Between Youth and Age Abstract Art
On Dreaming, Knowing and the Life Lived Between.
“We were them once.”
An old friend said that. We were standing watching a group of young university students, full of noise and laughter and the particular kind of confidence that doesn’t yet know what it doesn’t know.
And in four quiet words my friend said everything. Not with sadness. Not with envy. With something much gentler than either of those things. A recognition. A tenderness toward those young faces that was also, in some way, a tenderness toward ourselves.
We were them once. And they, one day, will be us.
Youth does not feel like a phase when you are inside it. It feels like the whole world. The energy of it is real and physical, a kind of aliveness that seems inexhaustible, a sense that everything is still possible and that the future is a wide open space waiting to be filled.

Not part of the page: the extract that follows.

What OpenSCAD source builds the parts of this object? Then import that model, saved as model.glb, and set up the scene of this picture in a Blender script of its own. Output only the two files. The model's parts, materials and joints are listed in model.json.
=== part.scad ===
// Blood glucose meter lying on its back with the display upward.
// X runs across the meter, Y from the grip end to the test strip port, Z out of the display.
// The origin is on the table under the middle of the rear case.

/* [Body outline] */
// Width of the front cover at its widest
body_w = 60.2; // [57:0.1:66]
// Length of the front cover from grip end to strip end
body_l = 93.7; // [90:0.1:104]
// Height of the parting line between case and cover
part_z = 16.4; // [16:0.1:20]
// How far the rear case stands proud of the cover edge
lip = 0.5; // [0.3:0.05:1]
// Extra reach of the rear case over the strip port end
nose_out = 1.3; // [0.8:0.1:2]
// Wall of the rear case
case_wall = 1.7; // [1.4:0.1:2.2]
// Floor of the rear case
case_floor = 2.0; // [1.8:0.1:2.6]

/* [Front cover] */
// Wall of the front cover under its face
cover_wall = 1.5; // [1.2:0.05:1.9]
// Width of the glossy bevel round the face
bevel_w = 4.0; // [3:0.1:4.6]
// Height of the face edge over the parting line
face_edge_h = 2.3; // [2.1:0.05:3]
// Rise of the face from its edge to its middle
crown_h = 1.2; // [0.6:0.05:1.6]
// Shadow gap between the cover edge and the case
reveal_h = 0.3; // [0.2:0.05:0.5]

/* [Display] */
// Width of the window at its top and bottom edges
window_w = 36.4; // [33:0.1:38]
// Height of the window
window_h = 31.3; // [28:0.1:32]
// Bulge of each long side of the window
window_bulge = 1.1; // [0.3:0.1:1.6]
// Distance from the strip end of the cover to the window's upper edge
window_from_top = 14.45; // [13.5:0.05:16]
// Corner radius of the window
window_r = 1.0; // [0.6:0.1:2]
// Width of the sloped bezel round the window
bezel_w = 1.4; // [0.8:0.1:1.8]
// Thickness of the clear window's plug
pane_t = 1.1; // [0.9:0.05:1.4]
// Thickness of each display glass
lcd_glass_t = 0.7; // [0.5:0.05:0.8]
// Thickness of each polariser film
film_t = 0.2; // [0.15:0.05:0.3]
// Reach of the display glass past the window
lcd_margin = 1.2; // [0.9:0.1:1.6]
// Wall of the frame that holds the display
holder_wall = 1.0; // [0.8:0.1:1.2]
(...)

You aim high when you are young, sometimes unreasonably so, and that is exactly as it should be. The dreams of youth are not naïve. They are necessary. They set you moving in a direction. They give you something to grow toward and even when life reshapes them, as it always does, the impulse behind them, that reaching forward, leaves its mark on everything that follows.
Youth is about becoming. The gaze points forward, always forward, toward what is not yet but might be. There is very little in youth for looking back, not because the past doesn’t matter, but because the future feels so much more urgent, so much more alive with possibility. You are building something, even when you don’t fully know what it is yet.

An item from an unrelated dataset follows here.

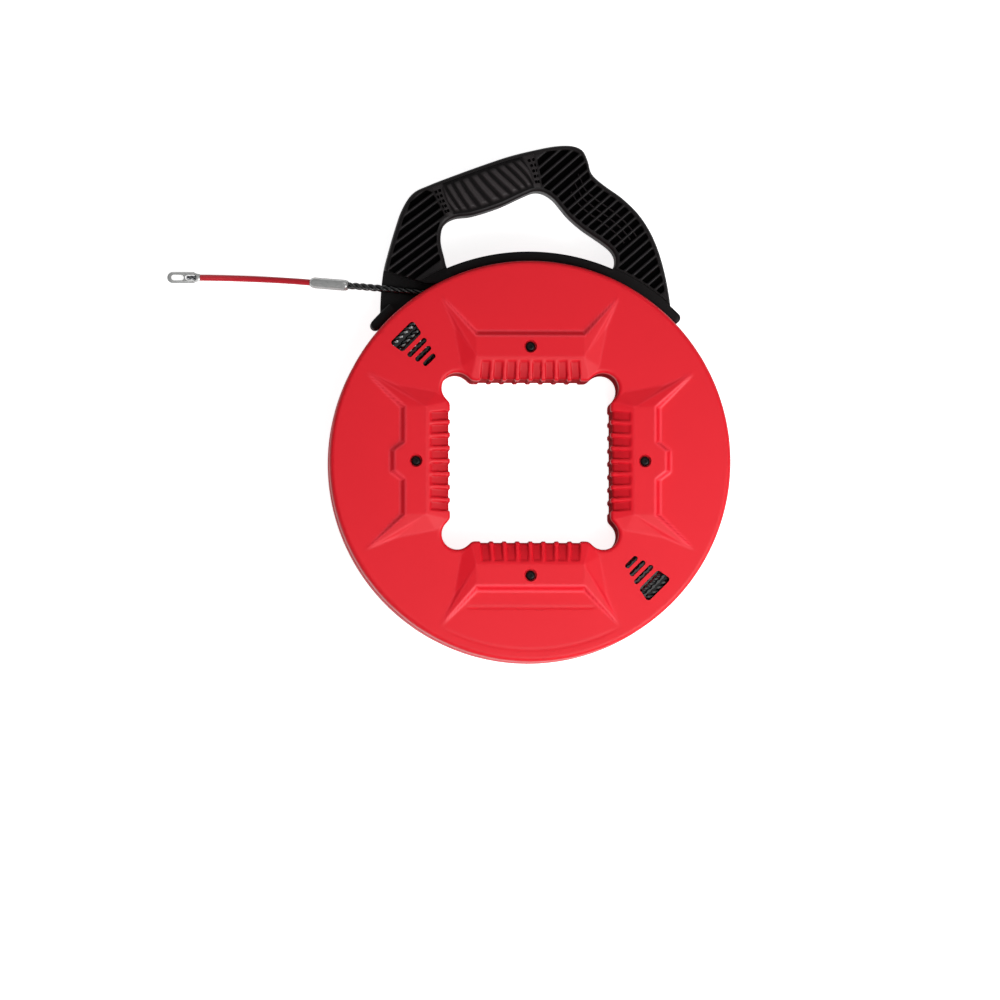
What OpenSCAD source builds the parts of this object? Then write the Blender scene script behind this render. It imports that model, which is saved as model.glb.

Age turns the gaze around. Not all at once and not completely, there are still mornings when the old ambition stirs, when something in you reaches forward with all its original energy. But gradually, almost without noticing, the backward glance becomes more natural.
You begin to see the shape of your life in a way that was impossible from inside the living of it. Decisions that felt random reveal themselves as part of a pattern. Experiences that seemed like detours turn out to have been the main road all along.

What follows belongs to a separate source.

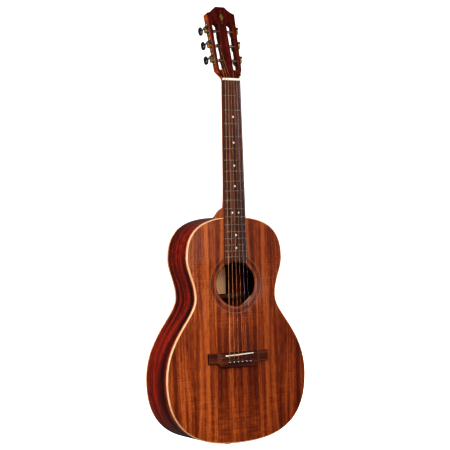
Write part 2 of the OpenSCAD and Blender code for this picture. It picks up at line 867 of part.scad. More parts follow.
module gear(n) {
    color("#c79a4b")
        at_unit(n) {
            difference() {
                union() {
                    translate([worm_out - gear_w / 2, 0, 0])
                        rotate([0, 90, 0])
                            linear_extrude(gear_w)
                                polygon([for (i = [0:gear_teeth - 1]) each tooth(i + 0.5)]);
                    bar_x(plate_thick + 0.15, worm_out, 3.8);
                }
                bar_x(0, worm_out + gear_w, 2);
            }
            difference() {
                bar_x(worm_out + gear_w / 2, worm_out + gear_w / 2 + 1.3, 2.7);
                box([worm_out + gear_w / 2 + 0.7, -3, -0.3], [worm_out + gear_w / 2 + 2, 3, 0.3]);
            }
        }
}
module roller(n) {
    color("#b9b6ae")
        at_unit(n)
            difference() {
                union() {
                    bar_x(end_of_roller(n), plate_thick + 0.15, roller_r);
                    bar_x(plate_thick, worm_out + gear_w / 2, 2);
                }
                post(wrap_start(n) - string_hole_r - 0.3 - head_half(roller_s(n)), 0, -5, 5,
                    string_hole_r);
            }
}
// turns of string on a roller, between its hole and the taut string
module winding(n) {
    r = string_r[n];
    turns = wrap_turns(n);
    color(n < 3 ? "#c9c9c6" : "#a8763f")
        at_unit(n)
            translate([wrap_start(n) - head_half(roller_s(n)), 0, 0])
                rotate([0, 90, 0])
                    rotate_extrude()
                        polygon(concat([[roller_r, 0]],
                            [for (i = [0:turns - 1]) each [[roller_r + 1.2 * r, 2 * r * i],
                                [roller_r + 2 * r, 2 * r * i + r]]],
                            [[roller_r + 1.2 * r, 2 * r * turns], [roller_r, 2 * r * turns]]));
}

// ---- strings ----
string_sides = 12;
ball_r = 1.9;
ball_len = 4;
ball_lift = 1.65;           // from the string's line to the ball's middle, clear of the pin
function unit(v) = v / norm(v);
// section of a taut string at point i of its path, mitred between its two directions
function string_ring(path, i, r) =
    let (a = unit(path[i] - path[max(i - 1, 0)] + (i == 0 ? path[1] - path[0] : [0, 0, 0])),
         b = i == len(path) - 1 ? a : unit(path[i + 1] - path[i]),
         t = unit(a + b),
         u = unit(cross([1, 0, 0], t)),
         v = cross(t, u))
    [for (j = [0:string_sides - 1]) let (c = 360 * j / string_sides)
        path[i] + r * (u * cos(c) / (t * b) - v * sin(c))];
module one_string(n) {
    path = [at_ball(n), at_hole(n), at_saddle(n), at_nut(n), from_head(at_roller(n))];
    loft([for (i = [0:len(path) - 1]) string_ring(path, i, string_r[n])]);
    translate(at_ball(n) + [-ball_len / 2, 0, ball_lift])
        rotate([0, 90, 0])
            cylinder(h = ball_len, r = ball_r);
}
module wound_strings() {
    color("#a8763f")
        for (n = [3:6])
            one_string(n);
}
module plain_strings() {
    color("#d0d0ce")
        for (n = [1:2])
            one_string(n);
}

soundboard();
back();
side(-1);  // side_bass
side(1);  // side_treble
top_binding();
back_binding();
linings();
neck_block();
tail_block();
top_braces();
back_braces();
bridge_plate();
rosette();
neck();
heel_cap();
headstock();
head_veneer();
truss_rod();
fingerboard();
frets();
inlays();
nut();
saddle();
bridge();
bridge_pins();
strap_button();
tuner_plates();
tuner_screws();
wound_strings();
plain_strings();
worm(1);  // worm_1
worm(2);  // worm_2
worm(3);  // worm_3
worm(4);  // worm_4
worm(5);  // worm_5
worm(6);  // worm_6
button(1);  // button_1
button(2);  // button_2
button(3);  // button_3
button(4);  // button_4
button(5);  // button_5
button(6);  // button_6
gear(1);  // gear_1
gear(2);  // gear_2
gear(3);  // gear_3
gear(4);  // gear_4
gear(5);  // gear_5
gear(6);  // gear_6
roller(1);  // roller_1
roller(2);  // roller_2
roller(3);  // roller_3
roller(4);  // roller_4
roller(5);  // roller_5
roller(6);  // roller_6
winding(1);  // winding_1
winding(2);  // winding_2
winding(3);  // winding_3
winding(4);  // winding_4
winding(5);  // winding_5
winding(6);  // winding_6
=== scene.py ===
# %% [markdown]
# # A twelve-fret parlour guitar
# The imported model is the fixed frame: every node keeps its place, its size and its body. This lesson dresses
# it, piece by piece, in the order that a guitar maker would name them: body, neck, head, strings.

# %% Load the frame
import math

import bmesh
import bpy
from mathutils import Matrix, Vector
from mathutils.geometry import tessellate_polygon


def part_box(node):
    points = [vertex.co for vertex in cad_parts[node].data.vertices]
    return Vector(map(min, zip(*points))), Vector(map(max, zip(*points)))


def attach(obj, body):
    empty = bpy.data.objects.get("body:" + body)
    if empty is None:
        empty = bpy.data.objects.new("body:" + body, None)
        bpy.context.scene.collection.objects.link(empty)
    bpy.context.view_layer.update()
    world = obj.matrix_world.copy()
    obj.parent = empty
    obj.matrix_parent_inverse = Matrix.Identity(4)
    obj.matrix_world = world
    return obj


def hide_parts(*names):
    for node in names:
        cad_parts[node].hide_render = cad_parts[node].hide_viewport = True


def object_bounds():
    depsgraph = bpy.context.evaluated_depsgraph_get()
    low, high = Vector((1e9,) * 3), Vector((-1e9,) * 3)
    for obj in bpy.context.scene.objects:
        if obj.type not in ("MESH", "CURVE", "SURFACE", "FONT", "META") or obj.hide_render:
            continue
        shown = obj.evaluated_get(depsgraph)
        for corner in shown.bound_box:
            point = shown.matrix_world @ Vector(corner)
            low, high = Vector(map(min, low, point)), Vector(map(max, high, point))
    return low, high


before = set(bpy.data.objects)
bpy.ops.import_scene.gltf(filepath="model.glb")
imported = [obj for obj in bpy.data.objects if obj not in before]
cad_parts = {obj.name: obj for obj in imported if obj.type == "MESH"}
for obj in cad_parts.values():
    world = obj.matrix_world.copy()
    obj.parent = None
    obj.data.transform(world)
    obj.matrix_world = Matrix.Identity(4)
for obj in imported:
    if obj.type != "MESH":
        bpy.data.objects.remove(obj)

cad_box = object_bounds()
scene = bpy.context.scene
mm = 0.001

# %% [markdown]
# ## Sizes
# The plates and edges are thin, and their places follow from the frame's boxes. Reading them there means that
# a wider body or a longer neck still gets pieces that fit.

# %% Sizes read from the frame
board_low, board_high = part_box("soundboard")
rim_low, rim_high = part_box("top_binding")
nut_low, nut_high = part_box("nut")
ring_low, ring_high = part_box("rosette")
bridge_low, bridge_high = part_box("bridge")

face_y = board_low.y                      # outer face of the soundboard
top_t = board_high.y - board_low.y
side_t = rim_high.x - board_high.x
tail_z, neck_z = rim_low.z, rim_high.z
body_len = neck_z - tail_z
lower_half = rim_high.x
bind_h = rim_high.y - rim_low.y
depth_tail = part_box("back_binding")[1].y - face_y
depth_neck = 91 * mm
nut_z = nut_low.z
nut_half = nut_high.x
scale_len = 2 * (nut_z - neck_z)
hole_z = (ring_low.z + ring_high.z) / 2
rosette_in, rosette_out, rosette_w = 5.4 * mm, 16.3 * mm, 1.6 * mm
hole_r = ring_high.x - rosette_out
print("string length", round(scale_len, 4), "soundhole radius", round(hole_r, 4))

# %% [markdown]
# ## Camera
# The guitar stands turned a little to its treble side, so that the bass side of the body shows. A long lens
# from three metres keeps the lines of the neck nearly parallel, as in a shop picture.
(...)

Ageing is also, as strange as it might sound, a kind of arrival. You begin to understand what you were actually building across all those years of reaching and striving and moving forward. You begin to see your legacy, not necessarily in the grand terms, but in the quieter, more honest sense. The people you shaped by knowing them. The things you made or said or stood for. The version of the world you leave is slightly different from the one you found.
And with that comes permission, finally, to slow down. Not to stop, but to move at a pace that allows you to actually feel what is happening rather than rushing past it toward the next thing. There is a particular quality of presence that becomes available in age that youth, in all its forward momentum, rarely has time for.
But here is what strikes me most about the space between youth and age: we are never fully in one or the other. Somewhere inside the older person, the young one is still there. Still dreaming a little. Still capable of that forward-facing energy when something genuinely catches fire.
And somewhere inside the young person, there are already the first quiet stirrings of the person they will become, seriousness, a depth, a moment of looking back that arrives earlier than expected and surprises them with its weight.
Between youth and age is not a corridor we walk through once and leave behind. It is the whole territory of a life. We live inside it, always somewhere between the two, carrying both with us wherever we go.
Think of the young person you once were, their dreams, their energy, the particular way they faced the world. What would you want them to know? And what, perhaps, do they still have to teach you?
This is the fifth and final abstract painting and blog post in the series Between Two Points. It has been a journey through some of the most universal territories of human experience – time, connection, distance, memory and the arc of life lived between youth and age. Earlier posts in the series include Between Then and Now, Between Two People, Between Distance and Time, and Between Memory and Fact.
I hope something in these paintings and words found its way to you and that somewhere along the way, you began to find your own Between Two Points.